Horseed FC vs Heegan FC (2015)
- Event: Gneneral Da'ud cup final
| Horseed FC | Heegan FC |
| 2 | 1 |
- Date: 17 December 2015
- Venue: Banadir Stadium, Mogadishu
- Attendance: tens of thousands

= Horseed FC vs Heegan FC (2015) =

Horseed FC vs Heegan FC was the first ever association football match to be aired live in Somalia.

==Significance==
The significance of this event is attributed to the fact that this sports event is an indication for the increasing visibility of stability in Somalia. After the country had undergone two decades and a half of civil war it made any semblance of entertainment unthinkable due to the fact that venues that hosted such events would usually be targeted. The Somali Football Federation president Abdiqani Said Arab considered the ability to broadcast live on local television as "a breakthrough" and evidence that the country is recovering after a lengthy period of violence.

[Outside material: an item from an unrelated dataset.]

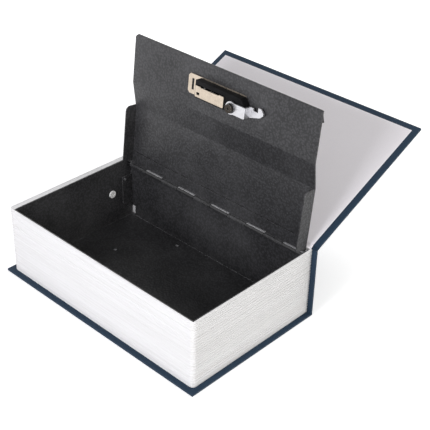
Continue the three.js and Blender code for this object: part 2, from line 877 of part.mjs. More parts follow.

It was expected to attract a large number of fans from all over the country.

Abdiqani Said Arab:

We had long dreamed of getting our matches watched live. This is almost the realisation of our age-old dreams.
"This will be a test, but if we are successful in this endeavour, we will try to get our matches go live in the months to come
— General Da'ud Cup venue, locals

==Overview==
It simultaneously was also the most watched Somali football game in history, and described by media officials as ‘the most hotly-contested’ football game in Somalia ever. Deeq Abdullahi Nur AKA Aariyo scored the first goal for Heegan in the 32nd minute. In the second half however, Horseed upped their game after the equalizer by Adaani Barre Isse and the winning goal by Kenyan Daniel Matango.